By day, they picked fruits, sat lazily in a patch of sun to eat them. The best news of all was scrawled in big letters at the end of the message. “We never would have thought of leaving each other if we had got really acquainted before. . . . Bless this house.”
Bless any house
Yes, bless any house where, things that count are not pushed out by those that don’t.
Years ago, I was invited by a friend to a dinner party at the home of a woman famed as an exceptional hostess. As I approached the handsome house, I wondered nervously if my outfit was appropriate, if I could hold my own in the knowledgeable conversation.
At my ring, the door was opened by a casually dressed, merry-faced young woman who put me at ease at once. “Come on out into the kitchen and keep me company,” she urged.
In the kitchen I found six other guests: one was making a salad, others were carrying dishes out to a prettily laid table in the living room. Before I knew it, I was pitching in, chatting and laughing with the others.
The dinner was delicious, the conversation pleasant. After we had eaten, she took us out to the terrace. Gradually, we became aware of the scents of the flowers exuding from the garden, the slow upward sail of a great white moon, a gathering intensity of the stars; of the night itself, its magnificent beauty.

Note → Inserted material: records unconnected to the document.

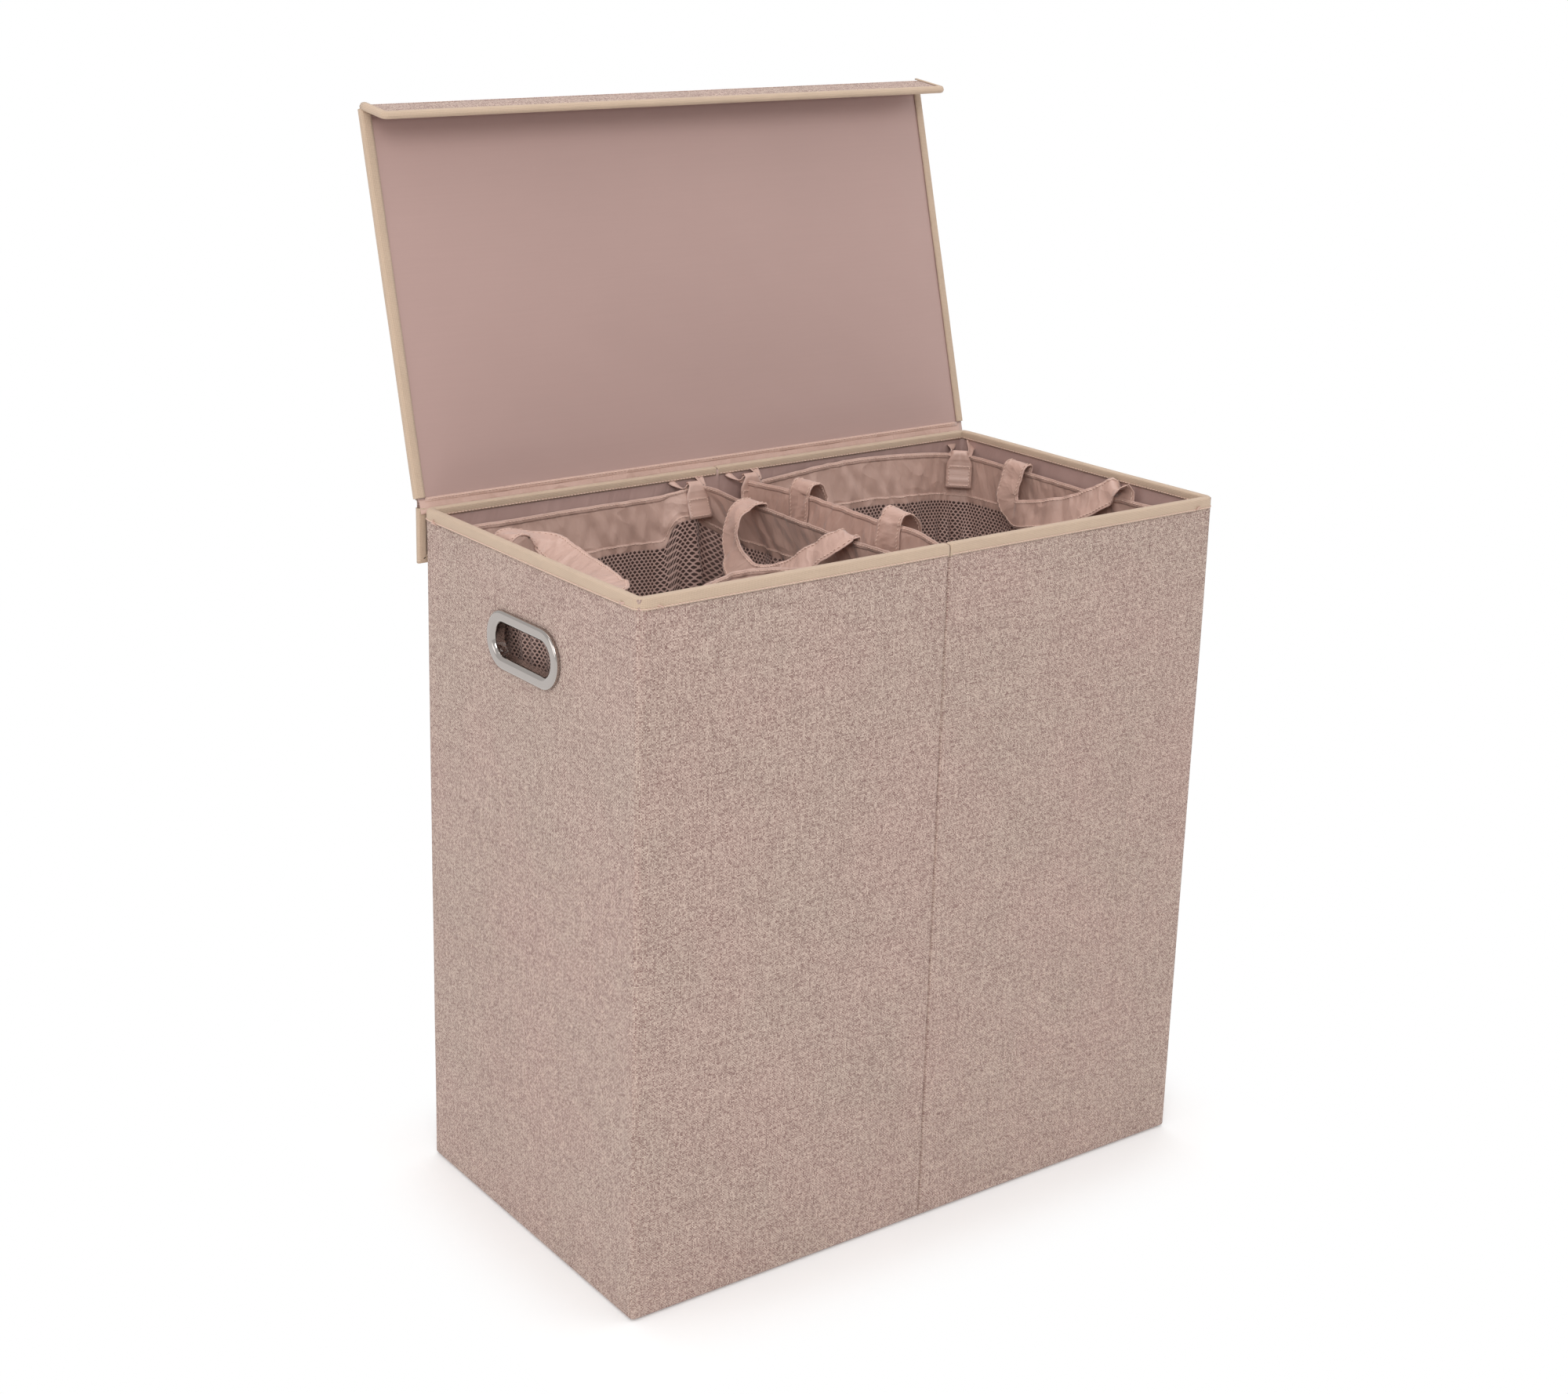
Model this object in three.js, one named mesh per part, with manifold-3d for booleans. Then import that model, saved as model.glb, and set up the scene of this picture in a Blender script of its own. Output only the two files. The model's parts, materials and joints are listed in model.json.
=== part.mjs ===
// Laundry hamper with two lift-out bags, a folding cloth-covered box and a hinged lid.
// Millimetres, +Z up. X runs along the hamper, -Y is its front, and the origin is the
// centre of the underside. The lid stands open, leaning back, as it is used.
import * as THREE from 'three';
import { mergeVertices } from 'three/addons/utils/BufferGeometryUtils.js';
import Module from 'manifold-3d';

const wasm = await Module();
wasm.setup();

// Box, measured over the binding of its rim
const boxLength = 616;
const boxWidth = 332;
const boxHeight = 619;
const boxCornerRadius = 4;
const tightestRadius = 0.5;

// Layers of cloth, board and tape
const clothThickness = 1;
const boardThickness = 3;
const liningThickness = 0.6;
const tapeThickness = 1;
const clearance = 0.3;
const cutOverrun = 5;

// Front and back fold line
const foldGap = 6;
const foldDepth = 1.4;
const tapeFoldGap = 1;

// Underside
const baseClothThickness = 1;
const hemRadius = 1.8;
const hemDepth = 14;
const baseClothInset = 3;
const baseBoardThickness = 4;
const baseBoardClearance = 1.5;
const baseBoardChamfer = 1;

// Rim binding
const rimTapeLeg = 10;

// Oval grip in each end wall
const gripLength = 88;
const gripHeight = 29;
const gripDrop = 83;
const gripRoundShare = 0.97;
const gripSleeveWall = 1.5;
const gripFlangeWidth = 11;
const gripFlangeRise = 4.6;
const gripFlangeEdge = 1.6;
const gripBackWidth = 8;
const gripBackThickness = 2;

// Hinge strip, held to the back wall by hook-and-loop tape
const fastenerTapeThickness = 1.8;
const fastenerTapeHeight = 20;
const fastenerTapeInset = 30;
const stripHeight = 48;
const stripBoardThickness = 3;
const stripTapeLeg = 7;

// Lid and lip
const lidOverhang = 3;
const lidOpenAngle = 105;
const lidHingeSetback = 3.5;
const lidTapeLeg = 9;
const lidHemWidth = 9;
const lidHemThickness = 0.8;
const lipLength = 44;
const lipRestAngle = 67;
const lipHingeSetback = 7.5;
const lipWallClearance = 1;
const lidCornerRadius = 6;

// Liner bags
const bagWallGap = 6;
const bagInnerGap = 12;
const bagTopDrop = 18;
const bagBandHeight = 48;
const bagBandThickness = 1;
const bagMeshThickness = 1.2;
const bagCornerFlat = 30;
const bagFlatRadius = 6;
const bagInnerRadius = 12;
const bagTaper = 14;
const bagBottomRadius = 22;

// Hook-and-loop tabs and the ribbon loops that they close on
const tabThickness = 1;
const tabFoldRadius = 1.4;
const tabFoldWidth = 15;
const tabWidth = 26;
const tabLength = 38;
const tabShoulder = 12;
const tabPatchHeight = 22;
const tabPatchThickness = 1.4;
const bandPatchThickness = 1.1;
const tabFromBagEnd = 20;
const ribbonThickness = 0.9;
const ribbonWidth = 9;
const ribbonOpening = 16;
const ribbonBarHeight = 3;
const ribbonLean = 45;

// Carrying straps, flopped into the bags
const strapSpacing = 144;
const strapWidth = 28;
const strapRise = 88;
const strapLegRise = 18;
const strapCrownWidth = 26;
const strapThickness = 1.2;
const strapFlopAngle = 102;
const strapEndThickness = 1;
const strapEndHeight = 40;

// Steps in round stretches
const cornerSteps = 5;
const gripSteps = 12;
const foldSteps = 8;
const strapSteps = 20;

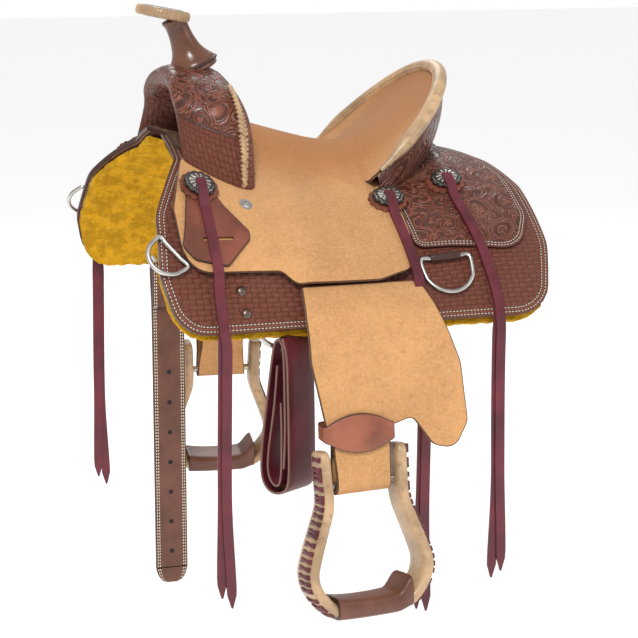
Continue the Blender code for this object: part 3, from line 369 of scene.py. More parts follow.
def tooled_finish(name, colour, pattern, size=8.5, rows=()):
    made = Finish(name, colour, 0.36, Specular_IOR_Level=0.5)
    grain = made.noise(700.0, 2.0)
    if pattern == "basket":
        height = basket_height(made, size)
    elif pattern == "flower":
        along, down = made.sheet_place()
        height = flower_height(made, made.vector(along * 0.001, down * 0.001), 1000 / size)
    else:
        carved = flower_height(made, made.place(), 1000 / size)
        band = made.number("down")
        stamp = basket_height(made, 6.5)
        low = band.ramp(78, 82)
        height = carved * (1 - low) + stamp * low
        height = height * (1 - (1 - (band - 80).size().ramp(0.8, 1.8)))
    if rows:
        inside = made.number("edge").ramp(rows[-1] + 1.2, rows[-1] + 2.0)
        height = height * inside + (1 - inside) * 0.55
    base = tooled_colours(made, colour, height, grain)
    made.set("Roughness", 0.26 + height * 0.20)
    for offset in rows:
        base, height = stitched(made, base, height, offset, (0.62, 0.52, 0.42))
    if rows:
        base = made.mix(made.number("edge").below(0.8) * 0.85, base, (0.025, 0.008, 0.006))
    made.set("Base Color", base)
    made.bump(height + grain * 0.08, 0.9, 0.0022)
    return made


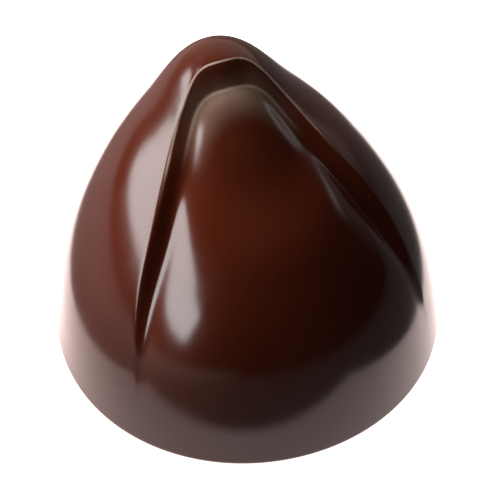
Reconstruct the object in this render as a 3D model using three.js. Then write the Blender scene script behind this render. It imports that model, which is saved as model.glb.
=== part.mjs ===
import * as THREE from 'three';

// A moulded chocolate praline, in millimetres, standing on its flat underside with +Z up.
// The front is toward -Y, and the left and right halves mirror each other across X = 0.
// It is one solid: a tall rounded dome whose crown leans back, with a hood over its front.
// The hood's lower edge is an arch, and inside the arch the front face lies a little deeper.

// Driving dimensions of the dome
const BASE_RADIUS = 14.5;
const HEIGHT = 23.3;
const CROWN_LEAN = 6.1;
const LEAN_POWER = 2.07;
const FOOT_RADIUS = 0.35;

// Slope of the dome's outline, in degrees below level, and where along the outline it is reached
const CROWN_SLOPE = 43.9;
const FLANK_SLOPE = 64.2;
const SKIRT_SLOPE = 82.3;
const CROWN_END = 0.3;
const FLANK_START = 0.194;
const FLANK_SPAN = 0.726;
const SKIRT_START = 0.548;

// Three soft corners that grow toward the base, one below each leg of the arch and one at the back
const CORNER_SWELL = 0.104;

// The shallow neck on each side, between the crown and the shoulder below it
const NECK_DEPTH = 0.65;
const NECK_PLACE = 0.252;
const NECK_SPREAD = 0.153;
const NECK_AZIMUTH = 87;
const NECK_WIDTH = 38;

// A narrower crease where the neck runs toward the hood's edge
const CREASE_DEPTH = 0.16;
const CREASE_PLACE = 0.21;
const CREASE_SPREAD = 0.07;
const CREASE_AZIMUTH = 66;
const CREASE_WIDTH = 18;

// The arch, drawn as it looks from the front and from this many degrees above level: the height of
// its top in that drawing, the radius of its rounded top, the slope of its legs and their flare
const ARCH_VIEW = 50;
const ARCH_TOP = 18.87;
const ARCH_RADIUS = 2.54;
const LEG_SLOPE = 1.97;
const LEG_FLARE = 5.5;
const LEG_FLARE_REACH = 11.6;
const LEG_FLARE_POWER = 16;

// The step from the hood's edge down to the face, wide at the arch's top and narrow at its legs
const STEP_DEPTH = 1.2;
const STEP_DEPTH_AT_BASE = 0.1;
const STEP_WIDTH = 1.93;
const STEP_WIDTH_AT_LEG = 0.85;
const LEG_START = 1.2;
const LEG_END = 4.8;
const EDGE_ROUNDING = 0.08;
const FILLET_ROUNDING = 0.2;

// How the face swells out again from the foot of the step, in slope and in reach
const SWELL_SLOPE_AT_TOP = 0.42;
const SWELL_SLOPE = 0.3;
const SWELL_REACH_AT_TOP = 0.9;
const SWELL_REACH = 0.35;
const SWELL_REACH_LOW = 2.6;
const SWELL_BLEND = 3;

// How finely the surface is divided
const RINGS = 64;
const COLUMNS = 84;
const PROFILE_STEPS = 1200;
const FOOT_RINGS = 3;

const COLOUR = 0x35180f;

const { lerp, degToRad, radToDeg } = THREE.MathUtils;

function easeInOut(x) {
  const k = Math.min(Math.max(x, 0), 1);
  return k * k * k * (k * (6 * k - 15) + 10);
}

// Rises at once from 0 and levels off at 1, as the slope of a round cap does.
function easeOut(x) {
  const k = Math.min(Math.max(x, 0), 1);
  return k * (2 - k);
}

function bump(x, centre, spread) {
  return Math.exp(-(((x - centre) / spread) ** 2));
}

// A ramp that is 0 below zero and x above it, with a bend rounded over the given length.
function softRamp(x, rounding) {
  const k = x / rounding;
  return k > 30 ? x : rounding * Math.log1p(Math.exp(k));
}

// The slope of the dome's outline at a fraction of the way from the crown to the base.
function slopeAt(fraction) {
  const crown = CROWN_SLOPE * easeOut(fraction / CROWN_END);
  const flank = (FLANK_SLOPE - CROWN_SLOPE) * easeInOut((fraction - FLANK_START) / FLANK_SPAN);
  const skirt = (SKIRT_SLOPE - FLANK_SLOPE) * easeInOut((fraction - SKIRT_START) / (1 - SKIRT_START));
  return degToRad(crown + flank + skirt);
}

// Walks down the outline, then scales it to the dome's radius and height.
function makeProfile() {
  const radius = [0];
  const drop = [0];
  for (let i = 1; i <= PROFILE_STEPS; i += 1) {
    const slope = slopeAt((i - 0.5) / PROFILE_STEPS);
    radius.push(radius[i - 1] + Math.cos(slope));
    drop.push(drop[i - 1] + Math.sin(slope));
  }
  const wide = BASE_RADIUS / radius[PROFILE_STEPS];
  const tall = HEIGHT / drop[PROFILE_STEPS];
  const points = [];
  let length = 0;
  for (let i = 0; i <= PROFILE_STEPS; i += 1) {
    const point = { radius: radius[i] * wide, height: HEIGHT - drop[i] * tall, length: 0 };
    if (i > 0) {
      const before = points[i - 1];
      length += Math.hypot(point.radius - before.radius, point.height - before.height);
    }
    point.length = length;
    points.push(point);
  }
  return points;
}

const PROFILE = makeProfile();
const PROFILE_LENGTH = PROFILE[PROFILE_STEPS].length;

// The outline at a fraction of its steps, with its outward direction in the upright plane.
function profileAt(fraction) {
  const place = Math.min(fraction * PROFILE_STEPS, PROFILE_STEPS - 1e-9);
  const low = Math.floor(place);
  const a = PROFILE[low];
  const b = PROFILE[low + 1];
  const k = place - low;
  const run = b.radius - a.radius;
  const fall = a.height - b.height;
  const step = Math.hypot(run, fall);
  return {
    radius: lerp(a.radius, b.radius, k),
    height: lerp(a.height, b.height, k),
    share: lerp(a.length, b.length, k) / PROFILE_LENGTH,
    outward: fall / step,
    upward: run / step,
  };
}

// How far the arch's edge lies below its top at a distance from the middle, and its slope there.
function archEdge(side) {
  const rounded = (side ** 4 + ARCH_RADIUS ** 4) ** 0.25;
  const flare = LEG_FLARE * (side / LEG_FLARE_REACH) ** LEG_FLARE_POWER;
  return {
    fall: LEG_SLOPE * (rounded - ARCH_RADIUS) + flare,
    slope: LEG_SLOPE * (side / rounded) ** 3 + (LEG_FLARE_POWER * flare) / Math.max(side, 1e-6),
  };
}

// Distance inside the arch's edge along the surface: below zero on the hood, above it on the face.
function insideArch(point, normal, slope) {
  const tilt = degToRad(ARCH_VIEW);
  const drawn = point.y * Math.sin(tilt) + point.z * Math.cos(tilt);
  const drop = ARCH_TOP - archEdge(Math.abs(point.x)).fall - drawn;
  const stretch = Math.hypot(1, slope);
  const sideways = slope * Math.sign(point.x) * normal.x;
  const across = (sideways + Math.sin(tilt) * normal.y + Math.cos(tilt) * normal.z) / stretch;
  return drop / stretch / Math.sqrt(Math.max(1 - across ** 2, 0.04));
}

// The step down from the hood's edge, and the swell of the face beyond it.
function archRelief(point, normal, share) {
  const side = Math.abs(point.x);
  const leg = easeInOut((side - LEG_START) / (LEG_END - LEG_START));
  const width = lerp(STEP_WIDTH, STEP_WIDTH_AT_LEG, leg);
  const depth = lerp(STEP_DEPTH, STEP_DEPTH_AT_BASE, easeInOut((share - 0.2) / 0.75));
  const inside = insideArch(point, normal, archEdge(side).slope);
  const step = softRamp(inside, EDGE_ROUNDING) - softRamp(inside - width, FILLET_ROUNDING);
  const belowTop = easeInOut((share - 0.1) / 0.15);
  const low = lerp(SWELL_REACH, SWELL_REACH_LOW, easeInOut((share - 0.34) / 0.26));
  const reach = lerp(SWELL_REACH_AT_TOP, low, belowTop);
  const rise = reach * lerp(SWELL_SLOPE_AT_TOP, SWELL_SLOPE, belowTop);
  const blend = (LEG_SLOPE * side ** 2) / (side ** 2 + SWELL_BLEND ** 2);
  const far = softRamp(insideArch(point, normal, blend) - width, FILLET_ROUNDING) / reach;
  const fade = 1 - easeInOut((share - 0.6) / 0.4);
  return rise * (1 - Math.exp(-far)) * fade - (depth * step) / width;
}

// How far the soft corners stand out from the plain dome and the necks lie in.
function domeRelief(share, azimuth) {
  const degrees = Math.abs(radToDeg(azimuth));
  const corners = CORNER_SWELL * share * Math.cos(3 * azimuth - Math.PI);
  const neck = NECK_DEPTH * bump(share, NECK_PLACE, NECK_SPREAD);
  const crease = CREASE_DEPTH * bump(share, CREASE_PLACE, CREASE_SPREAD);
  return corners
    - neck * bump(degrees, NECK_AZIMUTH, NECK_WIDTH)
    - crease * bump(degrees, CREASE_AZIMUTH, CREASE_WIDTH);
}

// A point of the outer surface. Azimuth 0 is the front, toward -Y, and 90 degrees is +X.
function surfacePoint(fraction, azimuth) {
  const outline = profileAt(fraction);
  const rise = Math.min(Math.max(outline.height / HEIGHT, 0), 1);
  const lean = CROWN_LEAN * rise ** LEAN_POWER;
  const leanSlope = ((CROWN_LEAN * LEAN_POWER) / HEIGHT) * rise ** (LEAN_POWER - 1);
  const placed = (out) => {
    const radius = outline.radius + out * outline.outward;
    const height = outline.height + out * outline.upward;
    return new THREE.Vector3(radius * Math.sin(azimuth), lean - radius * Math.cos(azimuth), height);
  };
  let out = domeRelief(outline.share, azimuth);
  if (Math.cos(azimuth) > 0) {
    const normal = new THREE.Vector3(
      outline.outward * Math.sin(azimuth),
      -outline.outward * Math.cos(azimuth),
      outline.upward + outline.outward * Math.cos(azimuth) * leanSlope,
    );
    out += archRelief(placed(out), normal.normalize(), outline.share);
  }
  return placed(out);
}

// Places along 0 to 1 that crowd together where the given weight is larger.
function crowdedPlaces(count, weight) {
  const samples = 2000;
  const sums = [0];
  for (let i = 0; i < samples; i += 1) {
    sums.push(sums[i] + weight((i + 0.5) / samples));
  }
  const places = [];
  let at = 0;
  for (let i = 0; i <= count; i += 1) {
    const goal = (sums[samples] * i) / count;
    while (at < samples - 1 && sums[at + 1] < goal) {
      at += 1;
    }
    places.push((at + (goal - sums[at]) / (sums[at + 1] - sums[at])) / samples);
  }
  return places;
}

// Rings from just below the crown to just above the underside, closest together at the arch's top.
function makeRings() {
  const fractions = crowdedPlaces(RINGS, (k) => 1 + 1.6 * bump(k, 0.06, 0.08));
  const azimuths = crowdedPlaces(COLUMNS, (k) => {
    const degrees = Math.abs(360 * k - 180);
    return 1 + 2.2 * bump(degrees, 60, 12);
  }).map((k) => degToRad(360 * k - 180));
  const rings = [];
  for (let i = 1; i <= RINGS; i += 1) {
    const ring = [];
    for (let j = 0; j < COLUMNS; j += 1) {
      const point = surfacePoint(fractions[i], azimuths[j]);
      point.z = FOOT_RADIUS + (point.z * (HEIGHT - FOOT_RADIUS)) / HEIGHT;
      ring.push(point);
    }
    rings.push(ring);
  }
  return rings;
}

// Rings that round the bottom edge inward to the flat underside.
function makeFootRings(last) {
  const rings = [];
  for (let i = 1; i <= FOOT_RINGS; i += 1) {
    const turn = (Math.PI / 2) * (i / FOOT_RINGS);
    const inset = FOOT_RADIUS * (1 - Math.cos(turn));
    rings.push(last.map((point) => {
      const reach = Math.hypot(point.x, point.y);
      const keep = (reach - inset) / reach;
      return new THREE.Vector3(point.x * keep, point.y * keep, FOOT_RADIUS * (1 - Math.sin(turn)));
    }));
  }
  return rings;
}

// Joins the rings into one closed skin, with a fan at the crown and one on the underside.
function makeGeometry() {
  const rings = makeRings();
  rings.push(...makeFootRings(rings[rings.length - 1]));
  const crown = new THREE.Vector3(0, CROWN_LEAN, HEIGHT);
  const points = [crown, ...rings.flat(), new THREE.Vector3(0, 0, 0)];
  const faces = [];
  const vertex = (ring, column) => 1 + ring * COLUMNS + (column % COLUMNS);
  const last = rings.length - 1;
  for (let j = 0; j < COLUMNS; j += 1) {
    faces.push(0, vertex(0, j), vertex(0, j + 1));
    faces.push(points.length - 1, vertex(last, j + 1), vertex(last, j));
  }
  for (let i = 0; i < last; i += 1) {
    for (let j = 0; j < COLUMNS; j += 1) {
      faces.push(vertex(i, j), vertex(i + 1, j), vertex(i + 1, j + 1));
      faces.push(vertex(i, j), vertex(i + 1, j + 1), vertex(i, j + 1));
    }
  }
  const geometry = new THREE.BufferGeometry().setFromPoints(points);
  geometry.setIndex(faces);
  geometry.computeBoundingBox();
  const middle = geometry.boundingBox.getCenter(new THREE.Vector3());
  geometry.translate(-middle.x, -middle.y, 0);
  geometry.computeVertexNormals();
  return geometry;
}

const chocolate = new THREE.MeshStandardMaterial({ color: COLOUR, roughness: 0.2, metalness: 0 });

const praline = new THREE.Mesh(makeGeometry(), chocolate);
praline.name = 'praline';

const part = new THREE.Group();
part.add(praline);

export default part;
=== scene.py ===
"""A moulded dark chocolate praline, standing on a plain pale floor under soft studio light."""
import math

import bpy
import numpy as np
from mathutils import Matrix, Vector


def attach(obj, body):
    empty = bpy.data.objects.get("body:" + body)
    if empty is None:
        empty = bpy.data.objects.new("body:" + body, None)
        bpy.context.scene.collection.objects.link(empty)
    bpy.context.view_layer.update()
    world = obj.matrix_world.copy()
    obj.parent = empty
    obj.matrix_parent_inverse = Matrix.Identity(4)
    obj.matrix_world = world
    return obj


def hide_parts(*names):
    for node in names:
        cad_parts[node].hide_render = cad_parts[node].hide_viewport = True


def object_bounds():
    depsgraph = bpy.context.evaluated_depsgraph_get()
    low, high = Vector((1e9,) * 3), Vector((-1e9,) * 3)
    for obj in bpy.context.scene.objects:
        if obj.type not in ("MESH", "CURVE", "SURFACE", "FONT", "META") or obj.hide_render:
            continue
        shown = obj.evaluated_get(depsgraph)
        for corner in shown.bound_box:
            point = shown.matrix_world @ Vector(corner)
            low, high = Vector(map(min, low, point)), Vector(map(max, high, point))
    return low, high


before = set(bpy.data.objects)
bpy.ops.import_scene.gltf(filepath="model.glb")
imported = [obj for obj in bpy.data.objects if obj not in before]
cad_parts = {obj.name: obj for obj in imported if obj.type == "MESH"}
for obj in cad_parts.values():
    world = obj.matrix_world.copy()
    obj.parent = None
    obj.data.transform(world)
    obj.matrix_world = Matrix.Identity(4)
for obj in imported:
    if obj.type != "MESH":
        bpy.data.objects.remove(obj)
cad_low, cad_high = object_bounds()

MM = 0.001

# The praline's driving dimensions. Lengths are in millimetres and angles in degrees, azimuth 0 is
# the front, toward -Y, and a place runs from 0 at the crown to 1 at the base along the outline.
HEIGHT = (cad_high.z - cad_low.z) / MM
BASE_RADIUS = 14.5
CROWN_LEAN = 6.1
LEAN_POWER = 2.07
FOOT_RADIUS = 0.35

# Slope of the dome's outline below level at the crown, on the flank and at the skirt, and the places
# where the change to each starts or ends.
CROWN_SLOPE, CROWN_END = 43.9, 0.3
FLANK_SLOPE, FLANK_START, FLANK_SPAN = 64.2, 0.194, 0.726
SKIRT_SLOPE, SKIRT_START = 82.3, 0.548

# How far the three soft corners of the base stand out.
CORNER_SWELL = 0.104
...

We resumed a soft conversation, our companionship strengthened by the rare experience we shared.
“What a magical evening Sonali has given us,” I murmured to one of the guests.
“She always does,” he answered. “Sonali understands the simplicity of joy.”
Simplicity of joy
The simplicity of joy . . . a precious understanding, and one which can belong to anyone, rich or poor, young or old. When life is spent and all added up, what are the memories that warm our hearts? The happy laughter of a child as we swung him high; the joys of an after-dinner hour when we put aside the dish washing for a while and just sat and talked; the movie we saw together and the ice cream we enjoyed afterwards.
Fleeting fragments of wonder that can come to every one of us - the delight in simple things.